Welcome! I agree with you absolutely, that while not mutually exclusive, a 504 is a far more effective way to go public, if properly structured and implemented.

The whole reason a shell is available for a merger is because it represents a company that failed. There are generally shareholders of the failed shell company who have had substantial losses. The company that emerges after the merger needs capital - after all, isn't raising money the point of having a public company -- and the process of the merger costs money to purchase the shell, and the shell has no capital so it has to be raised somewhere -- i.e. on the market by issueing new shares and involving new investors.

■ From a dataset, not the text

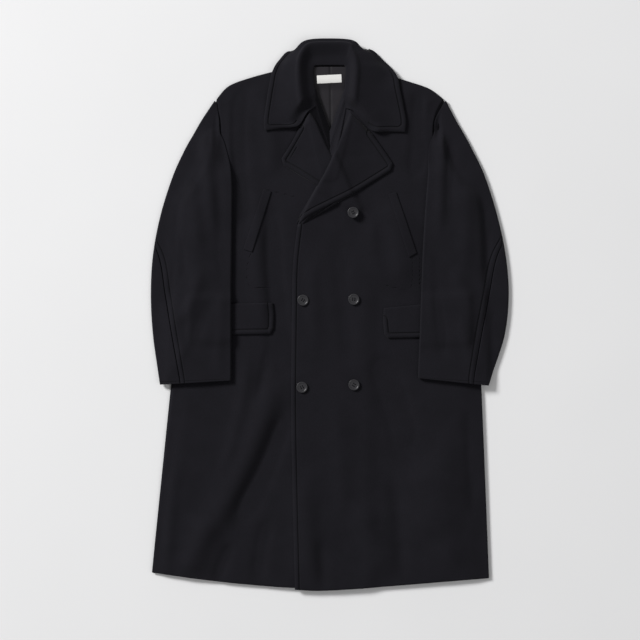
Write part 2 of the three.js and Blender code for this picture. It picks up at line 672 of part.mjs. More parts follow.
add('back', panel('back'), CLOTH);
add('lining', panel('lining'), SATIN);
add('label', panel('label'), TAPE);
for (const name of ['front_right', 'lapel_right', 'front_left', 'lapel_left', ...Object.keys(POCKETS)]) {
  add(name, panel(name), CLOTH);
}
add('collar', collar(), CLOTH);
for (const side of ['right', 'left']) {
  add(`top_sleeve_${side}`, topSleeve(SLEEVE[side]), CLOTH);
  add(`under_sleeve_${side}`, underSleeve(SLEEVE[side]), CLOTH);
}
BUTTONS.forEach(({ x, y }, i) => add(`button_${i + 1}`, button(), HORN, [x, y, buttonSeat(x, y)]));

export default coat;
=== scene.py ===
"""A long double-breasted melton overcoat laid flat: its cloth, stitching, buttons, light and camera."""
import logging
import math
from collections.abc import Callable
from dataclasses import dataclass, field
from enum import Enum

import bpy
import numpy as np
from mathutils.geometry import delaunay_2d_cdt
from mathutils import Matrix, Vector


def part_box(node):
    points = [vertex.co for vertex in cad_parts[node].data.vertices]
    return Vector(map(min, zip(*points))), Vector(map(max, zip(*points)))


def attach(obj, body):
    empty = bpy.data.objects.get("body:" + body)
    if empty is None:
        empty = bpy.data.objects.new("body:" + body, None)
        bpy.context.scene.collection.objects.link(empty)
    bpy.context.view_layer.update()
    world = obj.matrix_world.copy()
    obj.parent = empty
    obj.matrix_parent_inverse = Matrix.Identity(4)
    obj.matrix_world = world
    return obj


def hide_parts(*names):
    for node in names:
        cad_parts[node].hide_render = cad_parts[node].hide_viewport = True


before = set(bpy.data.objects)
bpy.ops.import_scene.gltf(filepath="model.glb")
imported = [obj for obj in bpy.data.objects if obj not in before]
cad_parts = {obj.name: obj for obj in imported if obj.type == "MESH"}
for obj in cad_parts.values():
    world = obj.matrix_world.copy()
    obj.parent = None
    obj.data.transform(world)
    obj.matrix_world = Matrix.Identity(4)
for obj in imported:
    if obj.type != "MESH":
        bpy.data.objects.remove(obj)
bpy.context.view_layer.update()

LOG = logging.getLogger("coat")
MM = 0.001
CUT_ANGLE_STEP = 0.5  # degrees between the rectangles tried round a cut
Row = dict[str, float]
Array = np.ndarray
Heights = Callable[[Array, Array], Array]


def table(columns: str, *rows: tuple[float, ...]) -> list[Row]:
    """Names the columns of a short table, a row for each point, section or fold."""
    return [dict(zip(columns.split(), row)) for row in rows]


# Lengths below are in millimetres, as on the paper pattern. Right is the wearer's right.
SEAM = 0.3
WALL = {"back": 3.0, "lining": 1.0, "label": 0.6, "front": 3.0, "lapel": 4.0, "welt": 2.0, "flap": 4.0,
        "sleeve": 3.0, "collar": 4.2}
LOFT = 3.0
LOFT_SIDE = 38.0
ROLL_RISE = 7.0
ROLL_WIDTH = 50.0
SLEEVE_HOLLOW = 3.4
FOLD_HOLLOW = 1.6
ARC_SHARE = 0.13
FRONT_SEAM = 0.98
STITCH_INSET = 10.0
STITCH_TRIM = {"front": (12, 14), "lapel_edge": (10, 8), "lapel_foot": (8, 14)}
FAR_FROM_STITCHES = 500.0
ROLL_HOLD = (4.0, -1.5)
ROLL_LIFT_FROM = (170, 330)
NECK_FROM = (400, 450)
NECK_SIDE = (60, 140)
NECK_FLATNESS = 0.85
FOLD_DEPTH = 2.7
SLEEVE_FOLD_DEPTH = 2.1

PILE_RIPPLES = table("height size seed", (1.3, 110, 3), (0.35, 42, 5))
SLEEVE_RIPPLES = table("height size seed", (0.9, 60, 21), (0.3, 28, 22))

SIDE = {
    "right": table("x y", (-373, -540), (-364, -450), (-353, -360), (-329, -153), (-316, -10), (-304, 136),
                   (-294, 222)),
    "left": table("x y", (334, -552), (330, -450), (326, -346), (318, -153), (309, 32), (301, 178),
                  (294, 234)),
}
ARMHOLE = {
    "right": table("x y", (-294, 222), (-266, 262), (-246, 298), (-235, 337), (-229.5, 369), (-228.5, 393),
                   (-231, 421), (-237, 453)),
    "left": table("x y", (294, 234), (262, 263), (240, 297), (225, 334), (217, 370), (216.5, 398),
                  (223.5, 427),
                  (238, 453)),
}
SHOULDER = {
    "right": table("x y", (-237, 453), (-212, 480), (-165, 498), (-94, 516.5), (-48, 526)),
    "left": table("x y", (238, 453), (210, 474), (168, 489), (106, 507), (48, 526)),
}
HEM = {
    "back": table("x y", (-373, -540), (-272, -552), (-146, -562), (0, -572), (147, -564), (274, -554),
                  (334, -552)),
    "right": table("x y", (-373, -540), (-272, -554), (-190, -563.5), (-77, -572), (70, -574)),
    "left": table("x y", (-73, -575.5), (-20, -578), (63, -573.5), (147, -567), (274, -556.5), (334, -552)),
}
BACK_NECK = table("x y", (-48, 526), (-28, 521.5), (0, 520.6), (28, 521.5), (48, 526))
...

So the newly ressusitated reverse merger company issues new shares, generally in the form of a 504, 505, etc., and starts selling them to the public. When the public starts buying -- (let's assume this is a good company with a real story and product and people - but it really doesn't matter) generally, the share price will move up a little. Well, guess what. All shareholders in the former shell sell to get something back on what they lost, at the expense of the new shareholders who can't figure out who is selling so low (and don't forget all the fees paid in free-trading shares and the fact that the seller of the shell generally hangs onto some stock as well as taking a hefty fee).

Sort of have an attitude about this. Do know of some very "clean" shells, and have seen some of these work, but it's a struggle. In the meantime, agree with you that a 504 is better. Both can be manipulated, but with a 504 the new public shareholders have a better chance at long term rewards.

Better have another cup of coffee, sorry to ramble, glad you posted here and look forward to learning more.